Protects against cancer
This one links in with the decreased insulin point above. Improved insulin sensitivity has been linked to reduced risks of several types of cancers. This is good news for us in the Western world especially, as our society and the famed ‘Western diet’ is one of the biggest causes of cancer we’ve ever seen.
Improved cognitive function
The main way that fasting can improve cognitive function is via reduced oxidative damage in the brain. Oxidative stress in the brain is probably the biggest culprit for brain fog – something which we can all agree is extremely frustrating. Lowering this stress can help to not only eliminate brain fog but also to increase the production of brain-derived neurotrophic factor which is responsible for the growth of neurons within the hippocampus. Bit science-y but it’s all good stuff…promise.
Lowered food anxiety
One subjective improvement I noticed was much lower food anxiety. I used to be so anal about what I ate and did so much meal prep the mind boggles. Now I don’t have to think about eating for about 5 or 6 hours after I wake up, which frees my mind to concentrate on other things like writing, meeting deadlines or simply just zoning out and relaxing.

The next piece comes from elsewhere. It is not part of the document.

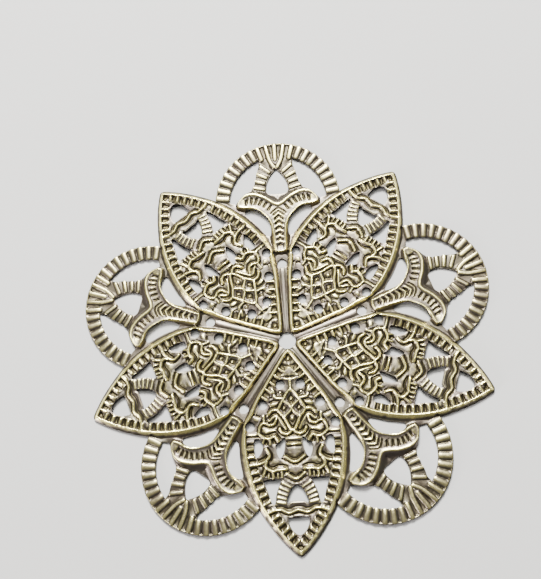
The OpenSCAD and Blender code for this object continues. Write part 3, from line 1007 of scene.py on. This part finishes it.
def polish_and_shade(mesh, relief):
    """Store at each corner how much rubbing has polished it, with painted shade on the cut walls and the
    steep walls, for the finish to read.
    """
    points = coordinates(mesh)
    worn_and_shaded = relief.at(relief.wear_and_shade, points[:, 0], points[:, 1])
    height = relief.at(relief.height, points[:, 0], points[:, 1])
    top = points[:, 2] > height - LEAST_WALL_SHARE * relief.sheet / 2
    worn_and_shaded = np.where(top, worn_and_shaded, BACK_POLISH)
    corners, rise = corners_and_rise(mesh)
    # Cut walls get a low value that the finish colours dark: painted shade
    value = np.where(np.abs(rise) < CUT_WALL_TILT, CUT_WALL_PAINTED_SHADE, worn_and_shaded[corners])
    stored = mesh.attributes.new("polish_and_shade", "FLOAT", "CORNER")
    stored.data.foreach_set("value", value.astype(np.float32))


def whole_flower(obj, unit):
    """Mirror the half sector, turn five copies about the middle and bring them to full size in metres."""
    alone(obj)
    apply_modifier("MIRROR", use_axis=(True, False, False), merge_threshold=MIRROR_MERGE)
    bpy.ops.transform.rotate(value=math.pi, orient_axis="Z", center_override=(0, 0, 0))
    bpy.ops.object.transform_apply(location=True, rotation=True, scale=True)
    copies = [obj]
    for _ in range(FOLD - 1):
        bpy.ops.object.duplicate()
        bpy.ops.transform.rotate(value=TURN, orient_axis="Z", center_override=(0, 0, 0))
        copies.append(bpy.context.object)
    for copy in copies:
        copy.select_set(True)
    bpy.context.view_layer.objects.active = obj
    bpy.ops.object.join()
    obj.scale = (unit, unit, unit)
    bpy.ops.object.transform_apply(location=True, rotation=True, scale=True)
    with editing():
        bpy.ops.mesh.remove_doubles(threshold=JOIN_MERGE * unit)
        bpy.ops.mesh.normals_make_consistent(inside=False)
    bpy.ops.object.shade_smooth_by_angle(angle=math.radians(SMOOTH_ANGLE))


def shade_as_pressed(mesh, relief, unit):
    """Give the pressed face the die's own slopes to shade by, so that no triangle shows in the shine."""
    points = coordinates(mesh) / unit
    side, out = -points[:, 0], -points[:, 1]
    turned = TURN * np.round(np.arctan2(side, out) / TURN)
    folded_side = side * np.cos(turned) - out * np.sin(turned)
    folded_out = side * np.sin(turned) + out * np.cos(turned)
    slope_side, slope_out = (relief.at(table, np.abs(folded_side), folded_out)
                             for table in np.gradient(relief.height, DIE_CELL))
    slope_side = slope_side * np.sign(folded_side)
    normals = np.column_stack([slope_side * np.cos(turned) + slope_out * np.sin(turned),
                               slope_out * np.cos(turned) - slope_side * np.sin(turned),
                               np.ones(len(points))])
    normals /= np.linalg.norm(normals, axis=1)[:, None]
    corners, rise = corners_and_rise(mesh)
    pressed = rise[:, None] > CUT_WALL_TILT
    mesh.normals_split_custom_set(np.where(pressed, normals[corners], 0).tolist())


# Materials

def both_ways(operation):
    """The method for an operator and its reflected form, each adding a Math node."""
    def joined(paint, first, second):
        return paint.node("ShaderNodeMath", {"operation": operation}, {0: first, 1: second})

    return (lambda self, other: joined(self.paint, self, other),
            lambda self, other: joined(self.paint, other, self))


class Wire:
    """A node socket that takes part in Python expressions."""

    __add__, __radd__ = both_ways("ADD")
    __sub__, __rsub__ = both_ways("SUBTRACT")
    __mul__, __rmul__ = both_ways("MULTIPLY")

    def __init__(self, paint, socket):
        self.paint, self.socket = paint, socket

    def between(self, low, high):
        """Nothing below one value, one above the other, smooth between them."""
        return self.paint.node("ShaderNodeMapRange", {"interpolation_type": "SMOOTHSTEP"},
                               {"Value": self, "From Min": low, "From Max": high})


class Paint:
    """A material's node tree, built node by node."""

    def __init__(self, name):
        self.material = bpy.data.materials.new(name)
        self.material.use_nodes = True
        self.tree = self.material.node_tree
        self.shader = self.tree.nodes["Principled BSDF"]

    def node(self, kind, settings=None, inputs=None, output=0):
        """Add a node, set it up, feed its sockets and hand back one of its outputs."""
        made = self.tree.nodes.new(kind)
        for key, value in (settings or {}).items():
            setattr(made, key, value)
        self.feed(made, inputs or {})
        return Wire(self, made.outputs[output])

    def feed(self, made, inputs):
        """Link or set each of a node's inputs."""
        for key, value in inputs.items():
            if isinstance(value, Wire):
                self.tree.links.new(value.socket, made.inputs[key])
            else:
                made.inputs[key].default_value = value

    def mix(self, factor, first, second):
        """Two colours mixed by a factor."""
        return self.node("ShaderNodeMix", {"data_type": "RGBA"},
                         {MIX_FACTOR: factor, MIX_FIRST: first, MIX_SECOND: second}, MIX_RESULT)

    def noise(self, place_on, scale):
        """Soft noise with a number of cells to the metre."""
        return self.node("ShaderNodeTexNoise", {}, {"Vector": place_on, "Scale": scale})


def antiqued_brass(look):
    """Brass darkened in its hollows and rubbed bright on its crests, with painted shade on its walls."""
    paint = Paint("antiqued_brass")
    place_on = paint.node("ShaderNodeTexCoord", output="Object")
    wear_and_shade = paint.node("ShaderNodeAttribute", {"attribute_name": "polish_and_shade"}, output="Fac")
    cloud = paint.noise(place_on, CLOUD_SCALE)
    grain = paint.noise(place_on, GRAIN_SCALE)
    worn_and_shaded = wear_and_shade + (cloud - NOISE_MIDDLE) * WANDER + (grain - NOISE_MIDDLE) * WANDER
    rubbed = worn_and_shaded.between(*RUBBED)
    # Dark patina in the hollows, and painted shade on the walls, wherever the stored value is low
    sunk_and_shaded = worn_and_shaded.between(*SUNK_AND_SHADED)
    pitting = grain + PITTING_SHARE * paint.noise(place_on, PITTING_SCALE)
    skin = paint.node("ShaderNodeBump", {}, {
        "Strength": SKIN_STRENGTH, "Distance": SKIN_HEIGHT, "Height": pitting}, "Normal")
    body = paint.mix(cloud.between(*CLOUDED), (*look.brown, 1), (*look.olive, 1))
    colour = paint.mix(sunk_and_shaded, (*look.hollow_and_shade, 1), body)
    colour = paint.mix(rubbed, colour, (*look.bright, 1))
    paint.feed(paint.shader, {
        "Base Color": colour,
        "Metallic": METALLIC,
        "Roughness": DULL - SHINE_GAIN * rubbed + GRAIN_ROUGHNESS * (grain - NOISE_MIDDLE),
        "Normal": skin,
    })
    return paint.material


def floor_finish(stage):
    """Matt pale paper with a very faint mottle."""
    paint = Paint("pale_floor")
    place_on = paint.node("ShaderNodeTexCoord", output="Object")
    mottle = paint.noise(place_on, PAPER_SCALE)
    shade = tuple(c * PAPER_SHADE for c in stage.floor)
    paint.feed(paint.shader, {
        "Base Color": paint.mix(mottle, (*shade, 1), (*stage.floor, 1)),
        "Roughness": PAPER_ROUGHNESS,
    })
    return paint.material


# Settings

def size_property(name, description, default, least=0.0):
    """A size in metres."""
    return bpy.props.FloatProperty(name=name, description=description, unit="LENGTH", default=default,
                                   min=least)


def angle_property(name, description, degrees):
    """An angle, given here in degrees."""
    return bpy.props.FloatProperty(name=name, description=description, subtype="ANGLE",
                                   default=math.radians(degrees))


def colour_property(name, description, default):
    """A colour, as red, green and blue."""
    return bpy.props.FloatVectorProperty(name=name, description=description, subtype="COLOR", size=3,
                                         default=default)


class FlowerSizes(bpy.types.PropertyGroup):
    """Sizes of the pressed sheet."""
    reach: size_property("Reach", "From the flower's middle to the edge of a lobe", REACH * MM, MM)
    sheet: size_property("Sheet", "Thickness of the brass sheet", SHEET_TOP * MM, LEAST_SHEET * MM)
    depth: bpy.props.FloatProperty(
        name="Relief", description="How deeply the sheet is pressed, against the real one",
        subtype="FACTOR", default=1.0, min=0.2, max=2.0)


class FlowerLook(bpy.types.PropertyGroup):
    """Colours of the antiqued brass."""
    bright: colour_property("Crests", "Colour of the rubbed crests", (0.96, 0.86, 0.33))
    olive: colour_property("Flats", "Colour of the flat sheet", (0.112, 0.100, 0.075))
    brown: colour_property("Stains", "Browner clouds on the flat sheet", (0.122, 0.100, 0.082))
    # The hollows' dark colour also paints the shade on the walls
    hollow_and_shade: colour_property("Hollows", "Colour of the darkened hollows", (0.031, 0.025, 0.010))


class FlowerStage(bpy.types.PropertyGroup):
    """Floor and camera."""
    floor: colour_property("Floor", "Colour of the floor", (0.50, 0.50, 0.49))
    floor_size: size_property("Floor size", "Side of the square floor", 6.0)
    azimuth: angle_property("Azimuth", "Side that the camera stands on, from the front to the right", 14.82)
    elevation: angle_property("Elevation", "Height of the camera above the floor", 75.22)
    roll: angle_property("Roll", "Turn of the camera about its own line of sight", -18.96)
    distance: size_property("Distance", "From the camera to the point it looks at", 0.13668)
    aim: bpy.props.FloatVectorProperty(
        name="Aim", description="Point of the floor in the middle of the picture", subtype="XYZ", size=3,
        unit="LENGTH", default=(-0.00202, 0.00807, 0.0))
    lens: bpy.props.FloatProperty(
        name="Lens", description="Focal length for a 36 mm frame", unit="CAMERA", default=56.28)


# Operators

class FLOWER_OT_stamping(bpy.types.Operator):
    """Press the flower out of one half sector and finish it in antiqued brass"""
    bl_idname = "flower.stamping"
    bl_label = "Flower stamping"

    def execute(self, context):
        bpy.ops.object.select_all(action="DESELECT")
        sizes = context.scene.flower_sizes
        unit = sizes.reach / REACH
        relief = Relief(sizes.sheet / unit, sizes.depth)
        obj = pressed_sector(relief)
        thin(obj)
        polish_and_shade(obj.data, relief)
        whole_flower(obj, unit)
        shade_as_pressed(obj.data, relief, unit)
        if not obj.data.polygons:
            raise RuntimeError("the stamping has no faces")
        obj.data.materials.append(antiqued_brass(context.scene.flower_look))
        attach(obj, "root")
        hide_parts("stamping")
        return {"FINISHED"}


class FLOWER_OT_stage(bpy.types.Operator):
    """Lay the floor, hang the soft lights and set up the camera"""
    bl_idname = "flower.stage"
    bl_label = "Floor, light and camera"

    def execute(self, context):
        stage = context.scene.flower_stage
        bpy.ops.object.select_all(action="DESELECT")
        bpy.ops.mesh.primitive_plane_add(size=stage.floor_size, location=(0, 0, -FLOOR_BELOW))
        floor = bpy.context.object
        floor.name = "floor"
        floor.data.materials.append(floor_finish(stage))
        self.lights(context.scene)
        self.camera(context.scene, stage)
        return {"FINISHED"}

    def lights(self, scene):
        """Hang the soft boxes, each turned to the flower, in a dim room."""
        for name, spot, size, power, tint in SOFT_BOXES:
            bpy.ops.object.light_add(type="AREA", location=spot)
            lamp = bpy.context.object
            lamp.name = name
            lamp.data.size = size
            lamp.data.energy = power
            lamp.data.color = tint
            lamp.rotation_euler = Vector(spot).to_track_quat("Z", "Y").to_euler()
        room = bpy.data.worlds.new("room")
        room.use_nodes = True
        background = room.node_tree.nodes["Background"]
        background.inputs["Color"].default_value = ROOM_TINT
        background.inputs["Strength"].default_value = ROOM_STRENGTH
        scene.world = room

    def camera(self, scene, stage):
        """Look at the flower from where the photograph was taken."""
        bpy.ops.object.camera_add()
        camera = bpy.context.object
        tilt = Euler((math.pi / 2 - stage.elevation, 0, stage.azimuth)).to_matrix()
        turn = tilt @ Euler((0, 0, stage.roll)).to_matrix()
        camera.rotation_euler = turn.to_euler()
        camera.location = Vector(stage.aim) + turn @ Vector((0, 0, stage.distance))
        camera.data.lens = stage.lens
        camera.data.sensor_width = FRAME_WIDTH
        camera.data.clip_start = NEAREST_SEEN
        scene.camera = camera


class FLOWER_PT_panel(bpy.types.Panel):
    """Sidebar panel that lists the operators and their settings"""
    bl_idname = "FLOWER_PT_panel"
    bl_label = "Filigree flower"
    bl_space_type = "VIEW_3D"
    bl_region_type = "UI"
    bl_category = "Flower"

    def draw(self, context):
        layout = self.layout
        scene = context.scene
        for name, kind in GROUPS.items():
            for key in kind.__annotations__:
                layout.prop(getattr(scene, name), key)
        layout.operator(FLOWER_OT_stamping.bl_idname)
        layout.operator(FLOWER_OT_stage.bl_idname)


GROUPS = {"flower_sizes": FlowerSizes, "flower_look": FlowerLook, "flower_stage": FlowerStage}
CLASSES = (*GROUPS.values(), FLOWER_OT_stamping, FLOWER_OT_stage, FLOWER_PT_panel)


def register():
    for cls in CLASSES:
        bpy.utils.register_class(cls)
    for name, kind in GROUPS.items():
        setattr(bpy.types.Scene, name, bpy.props.PointerProperty(type=kind))


def unregister():
    for name in GROUPS:
        delattr(bpy.types.Scene, name)
    for cls in reversed(CLASSES):
        bpy.utils.unregister_class(cls)


def main():
    register()
    bpy.ops.flower.stamping()
    bpy.ops.flower.stage()


if __name__ == "__main__":
    main()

Fasting has given me so much perspective on my relationship with food and busted all the usual myths the fitness industry pedals such as “EAT 400 CALORIE MEALS EVERY 2 HOURS OR YOUR MUSCLES WILL SHRIVEL AND YOUR PENIS WILL FALL OFF”.
Having this insight has aided me in wading through all the BS and accelerated the rate at which I can now decipher the true from the false when it comes to fitness. Massive tangent of a paragraph but just some food for thought (no pun intended).

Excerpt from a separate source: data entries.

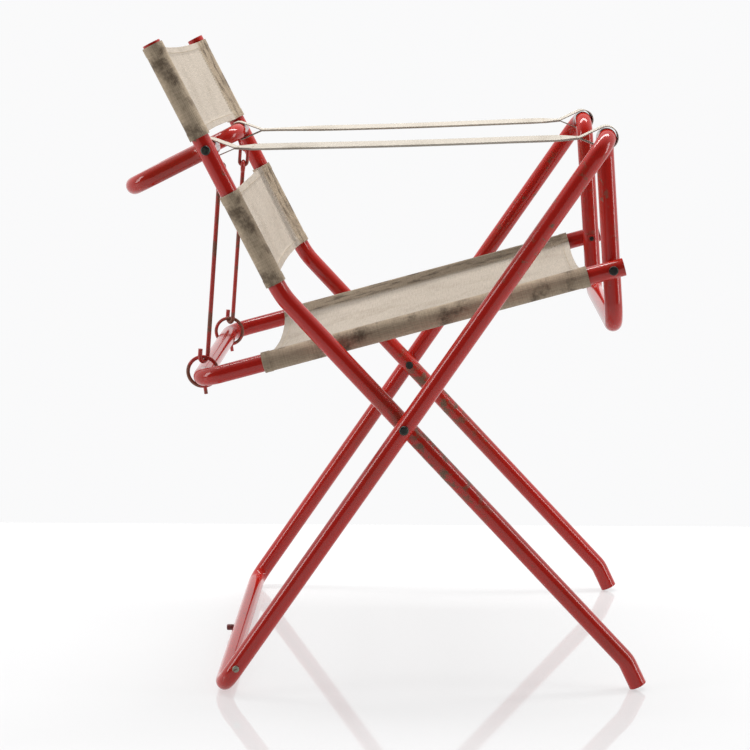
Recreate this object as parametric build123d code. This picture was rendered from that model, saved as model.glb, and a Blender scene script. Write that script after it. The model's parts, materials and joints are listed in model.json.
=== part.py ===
from build123d import *
import os
from math import atan2, cos, degrees, radians, sin, sqrt

# Folding director chair: a closed outer tube loop and two back legs cross like scissors, a seat
# frame hangs between them, and three canvas slings and two webbing arm straps make it a chair.
# X points forward, Y to the sitter's left, Z up. The floor is z = 0 and x = 0 is mid-depth.

# ---- Driving dimensions, millimetres and degrees ----
TUBE_RADIUS = 11.0
TUBE_WALL = 1.5
FIT_GAP = 0.05  # radial running clearance of pins, plugs and wires
CUT_OVERRUN = 1.0  # how far a cutter runs past the face it opens
PIVOT_X = 25.35  # the crossing of the legs, forward of mid-depth
PIVOT_Z = 334.0

# Distance of each tube from the middle plane
OUTER_Y = 250.0
BACK_Y = 227.0
SEAT_Y = 198.0
DROP_Y = 174.0
HOOP_Y = 146.0
RING_Y = 168.0

# Outer frame: long leg, top turn, front drop tube, front crossbar, rear floor bar
OUTER_ANGLE = 55.0
APEX_REACH = 424.0
DROP_ANGLE = -86.2
DROP_LENGTH = 234.0
CROSSBAR_BEND = 28.0
FLOOR_BAR_BEND = 22.0
FLOOR_BAR_JOINT = 24.0
SPIGOT_LENGTH = 34.0
SPIGOT_NECK = 1.5
LEG_RIVET_REACH = 30.0

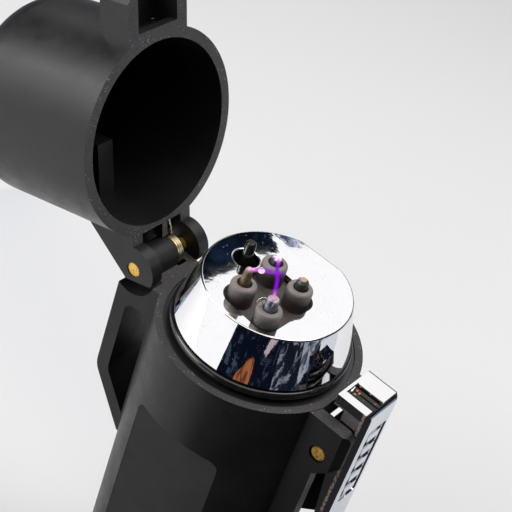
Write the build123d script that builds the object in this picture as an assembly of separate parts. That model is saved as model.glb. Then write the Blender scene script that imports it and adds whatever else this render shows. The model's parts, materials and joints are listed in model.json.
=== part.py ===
from build123d import *
import math
import os

# Pocket dual-arc lighter, standing on its base with the cap swung open.
# Millimetres. Origin: centre of the flat base. +Z: up along the body. The hinge is at -X, the latch at +X.

# Body
BODY_R = 14.0
BODY_BORE_R = 12.4
RIM_Z = 60.0
SHELL_Z = 3.0
SEAT_R = 12.9
SEAT_DEPTH = 6.0
PANEL_Y = 12.1
PANEL_HALF_X = 6.95
PANEL_Z = (10.0, RIM_Z - 11.3)
PANEL_CORNER_R = 1.5
PANEL_DRAFT = 19.0
PANEL_WALL = 1.4

# Hinge
HINGE_X = -17.8
HINGE_Z = RIM_Z + 0.2
HINGE_PIN_R = 1.0
HINGE_HALF_Y = 5.7
EAR_INNER_Y = 3.8
EAR_R = 3.4
CRADLE_R = 3.75
HINGE_FACE_X = -19.5
KNUCKLE_R = 2.4
KNUCKLE_Y = (-3.6, 0.7)
SPRING_WIRE_R = 0.24
SPRING_COIL_R = 2.05
SPRING_TURN_Y = (1.0, 1.5, 2.0)
COIL_ROOM_Y = 2.45
OPEN_ANGLE = 108.2
EAR_SLOPE = ((HINGE_FACE_X, RIM_Z + 1.6), (-13.2, RIM_Z + 7.6))
EAR_CORNER_R = 0.8
HINGE_WALL_X = -13.15
HINGE_WALL_TOP_Z = RIM_Z + 5.5
HINGE_COVER_END = (-17.6, RIM_Z + 3.4)
HINGE_COVER_WALL = 1.15
SPRING_STOP = (-15.3, -13.0, 0.1, 1.1, RIM_Z + 0.1, RIM_Z + 1.5)

# Lanyard loop under the hinge
LOOP_SLOT_X = (-17.45, -13.2)
LOOP_SLOT_Z = (RIM_Z - 23.9, RIM_Z - 5.4)
LOOP_SLOPE_Z = RIM_Z - 19.0
LOOP_END = (-13.2, RIM_Z - 27.3)
LOOP_CORNER_R = 3.5
SLOT_SLOPE_Z = RIM_Z - 18.3
SLOT_CORNER_R = (1.3, 2.5)

# Cap, drawn closed
CAP_GAP = 0.1
CAP_BORE_R = 12.5
CAP_TOP_R = 13.5
CAP_LENGTH = 24.4
CAP_ROUND = 5.6
CAP_WALL = 1.6
RIB_Z = RIM_Z + 10.0
RIB_X = (-12.3, -4.3)
RIB_Y = (-1.35, 1.5)
CORE_SCALE = 0.95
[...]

One extremely promising area of literature has explored the memory effects that fating has on the human brain. It was shown that inducing a fasted state enhanced the ability of nerve cells to repair DNA, improving memory as well as a whole host of other areas of the brain.
Whilst this research is still quite new and technology still has a way to go to be able to accurately measure these sorts of things, it is very exciting to think such a simple thing can have such profound effects.
Improved concentration and focus
Finally, another cognitive benefit. Fasting can increase both concentration and focus. This may be part due to the improved quality of sleep that fasting brings. An interesting side-note, a study on soldiers who fasted before flying to a foreign country were better able to combat the effects of jet-lag than those who didn’t which may suggest that the regulation of sleep, concentration and wakefulness are all inter-connected.
Whilst all these benefits are great and I do advocate using intermittent fasting all the time, there are obviously occasions where fasting is not an option – think family breakfasts or holidays. As long as you are fasting more often than not, you will most likely experience the majority of these benefits and maybe more that aren’t listed.
One final side note, a lot of studies done on intermittent fasting tend to be conducted on animals as a lot of testing is rather unethical (think medically induced strokes) and so some findings may not be applicable to humans.
Regardless, whilst intermittent fasting is not a magic pill, I feel so much better when I fast than when I don’t and believe that you should at least give it a good go for a few weeks and see for yourself.